Признав зональность значимым фактором, мы должны идти дальше, а дальше что? Строительство зональных институтов, вообще говоря, — это очень большой вызов и очень большая сложность. И у нас возникла проблема с Федеральным законом «Об Арктической зоне». В разные годы было создано четыре его версии, это была целая двадцатилетняя эпопея. Обращаю ваше внимание: наверное, не так много у нас законопроектов в стране, которые 20 лет не принимаются, и я считаю, что одна из причин — это вызовы зональности, то есть воплотить зональность в законодательных нормах оказывается очень сложно.
И есть еще одно объяснение. У нас в стране хорошо развивается отраслевое законодательство и очень плохо — территориальное, зональное в том числе. Возникает вопрос: а почему так?

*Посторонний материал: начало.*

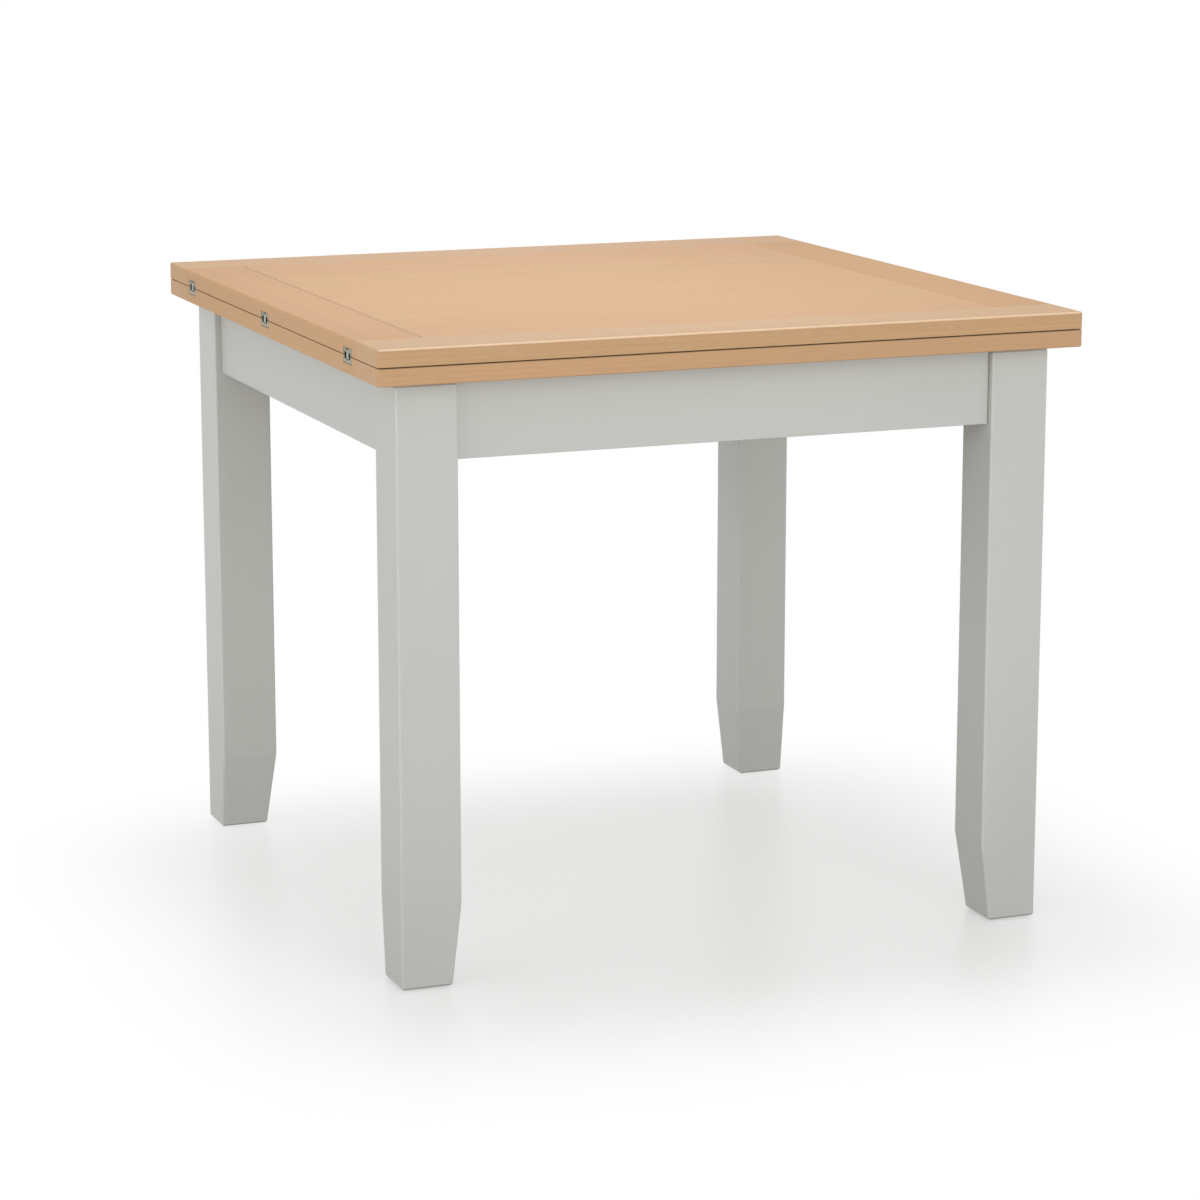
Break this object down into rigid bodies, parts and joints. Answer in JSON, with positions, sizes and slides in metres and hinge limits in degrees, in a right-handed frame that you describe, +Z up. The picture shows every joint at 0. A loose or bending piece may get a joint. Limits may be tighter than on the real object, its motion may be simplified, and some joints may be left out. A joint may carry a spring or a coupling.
{
  "type": "flip-top extending table",
  "caption": "Square dining table whose folded top slides along the frame and flips open on link hinges to twice its length.",
  "frame": {"origin": "on the floor under the middle of the closed top", "axes": "+X along the way that the top slides, away from the hinges; +Y towards the back; +Z up"},
  "size_m": [0.9, 0.9, 0.77],
  "materials": {
    "painted_leg": "satin grey paint on hardwood",
    "painted_apron": "satin grey paint on hardwood",
    "oak_panel": "satin lacquered oak veneer",
    "oak_border": "satin lacquered oak",
    "runner_wood": "waxed hardwood",
    "block_wood": "planed hardwood",
    "dowel_wood": "fluted hardwood",
    "felt": "pressed felt",
    "glide_nylon": "moulded nylon",
    "hinge_steel": "nickel plated",
    "pin_steel": "ground steel",
    "screw_steel": "nickel plated",
    "bolt_steel": "zinc plated"
  },
  "bodies": {
    "frame": {"apron_back": "painted_apron", "apron_dowels": "dowel_wood", "apron_front": "painted_apron", "apron_left": "painted_apron", "apron_right": "painted_apron", "bolt_nuts": "bolt_steel", "bolt_washers": "bolt_steel", "corner_block_back_left": "block_wood", "corner_block_back_right": "block_wood", "corner_block_front_left": "block_wood", "corner_block_front_right": "block_wood", "corner_block_screws": "screw_steel", "cross_rail": "runner_wood", "foot_glides": "glide_nylon", "guide_rail_back": "runner_wood", "guide_rail_front": "runner_wood", "hanger_bolts": "bolt_steel", "leg_back_left": "painted_leg", "leg_back_right": "painted_leg", "leg_front_left": "painted_leg", "leg_front_right": "painted_leg", "slide_pads": "felt"},
    "lower_leaf": {"hinge_edge_screws_lower": "screw_steel", "hinge_face_screws_lower": "screw_steel", "hinge_leaf_lower_back": "hinge_steel", "hinge_leaf_lower_front": "hinge_steel", "hinge_leaf_lower_middle": "hinge_steel", "hinge_pins_lower": "pin_steel", "leaf_buffers": "felt", "lower_leaf_back_rail": "oak_border", "lower_leaf_end_stile": "oak_border", "lower_leaf_front_rail": "oak_border", "lower_leaf_hinge_stile": "oak_border", "lower_leaf_panel": "oak_panel", "runner_back": "runner_wood", "runner_front": "runner_wood", "runner_screws": "screw_steel"},
    "upper_leaf": {"hinge_edge_screws_upper": "screw_steel", "hinge_face_screws_upper": "screw_steel", "hinge_leaf_upper_back": "hinge_steel", "hinge_leaf_upper_front": "hinge_steel", "hinge_leaf_upper_middle": "hinge_steel", "hinge_pins_upper": "pin_steel", "upper_leaf_back_rail": "oak_border", "upper_leaf_end_stile": "oak_border", "upper_leaf_front_rail": "oak_border", "upper_leaf_hinge_stile": "oak_border", "upper_leaf_panel": "oak_panel"},
    "hinge_links": {"hinge_link_back": "hinge_steel", "hinge_link_front": "hinge_steel", "hinge_link_middle": "hinge_steel"}
  },
  "joints": [
    {"name": "top_slide", "type": "slide", "parent": "frame", "child": "lower_leaf", "axis": [1, 0, 0], "range_m": [0, 0.4505]},
    {"name": "leaf_flip", "type": "hinge", "parent": "lower_leaf", "child": "upper_leaf", "pos_m": [-0.4505, 0, 0.7485], "axis": [0, -1, 0], "range_deg": [0, 180]},
    {"name": "link_swing", "type": "hinge", "parent": "lower_leaf", "child": "hinge_links", "pos_m": [-0.4475, 0, 0.7455], "axis": [0, -1, 0], "range_deg": [0, 90]}
  ],
  "couplings": [
    {"joint": "link_swing", "follows": "leaf_flip", "ratio": 0.5}
  ]
}
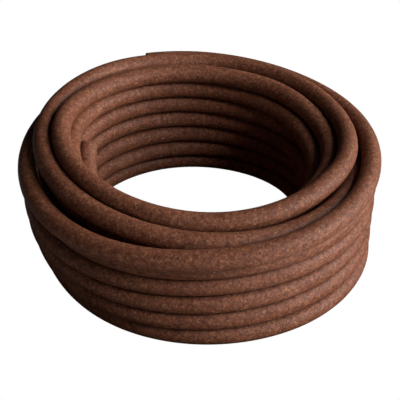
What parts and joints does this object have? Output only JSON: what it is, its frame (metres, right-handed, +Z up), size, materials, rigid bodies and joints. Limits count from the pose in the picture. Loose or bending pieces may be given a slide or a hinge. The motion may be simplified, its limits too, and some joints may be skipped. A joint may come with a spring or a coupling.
{
  "type": "soaker hose",
  "caption": "Coiled porous rubber soaker hose with bare, square-cut ends; it seeps water along its whole length and stands on the flat underside of its coil.",
  "frame": {"origin": "on the surface the coil stands on, under the middle of the coil's overall width and depth", "axes": "+Z up along the coil's axis, +Y towards the side where the outer cut end lies, +X to the right seen from the front"},
  "size_m": [0.2912, 0.301, 0.1162],
  "materials": {
    "porous_rubber": "matt sintered rubber crumb, reddish brown, with fine lighter and darker grains"
  },
  "bodies": {
    "root": {"loose_outer_turn": "porous_rubber", "outer_back_turn": "porous_rubber", "outer_winding": "porous_rubber", "middle_winding": "porous_rubber", "inner_winding": "porous_rubber", "upper_outer_turn": "porous_rubber", "upper_inner_turns": "porous_rubber", "inner_back_turn": "porous_rubber", "inner_floor_bend": "porous_rubber", "inner_tail": "porous_rubber"}
  },
  "joints": []
}
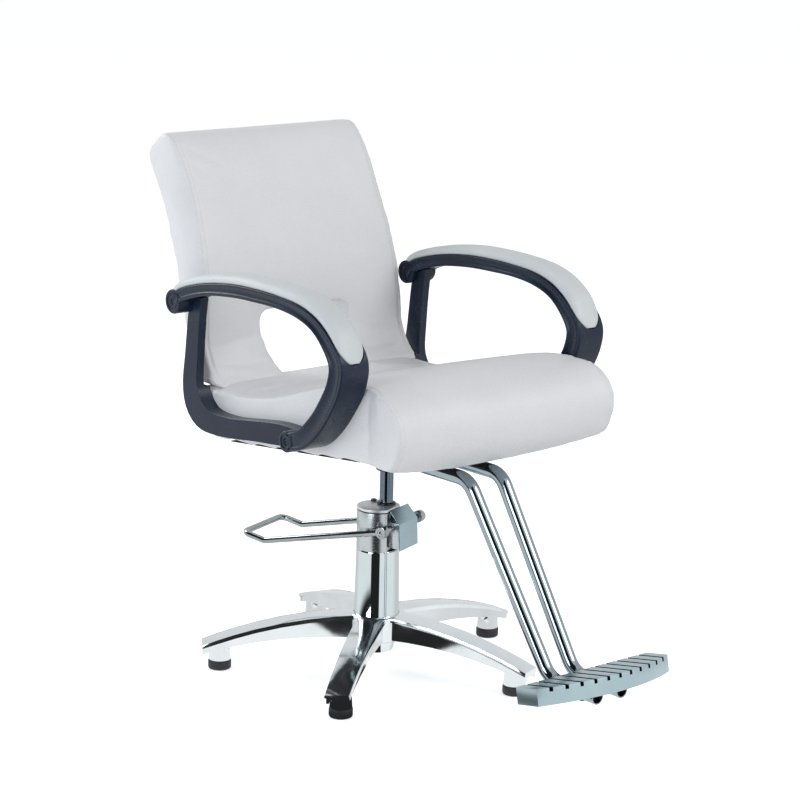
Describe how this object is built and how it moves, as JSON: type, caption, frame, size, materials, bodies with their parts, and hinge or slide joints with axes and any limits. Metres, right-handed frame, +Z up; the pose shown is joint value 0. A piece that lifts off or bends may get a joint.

Ответ такой: если вы будете заниматься нефтяным законодательством, у вас будут погоны, заработок, признание и почет, а если вы пойдете в территориальные законодатели, вам скажут, что вы разваливаете единую Российскую Федерацию, что вы сталкиваете юг и север, вы будете диссидентом, денег у вас не будет и погон тоже. Понятно, что молодые и талантливые ребята-законодатели идут в отраслевое законодательство, они развивают его, обслуживают интересы добывающих корпораций и свой талант конвертируют в реальные, осязаемые материальные активы. Если же вы занимаетесь территориальным законодательством, ваши перспективы существенно хуже. Это причина, по которой за 25 лет новой России наше территориальное законодательство практически не развивается.
Завершая, я хотел бы сказать, что законодателям очень нужна прививка зональности. У юристов без географов случается, как говорил Лев Гумилев по другому поводу, спотыкание. И обязательно нужно преодолевать когнитивный диссонанс. Тогда зональный закон имеет шанс все-таки родиться. А если они работают без учета зональности, отдельно от географов, у них ничего не выходит. Спасибо.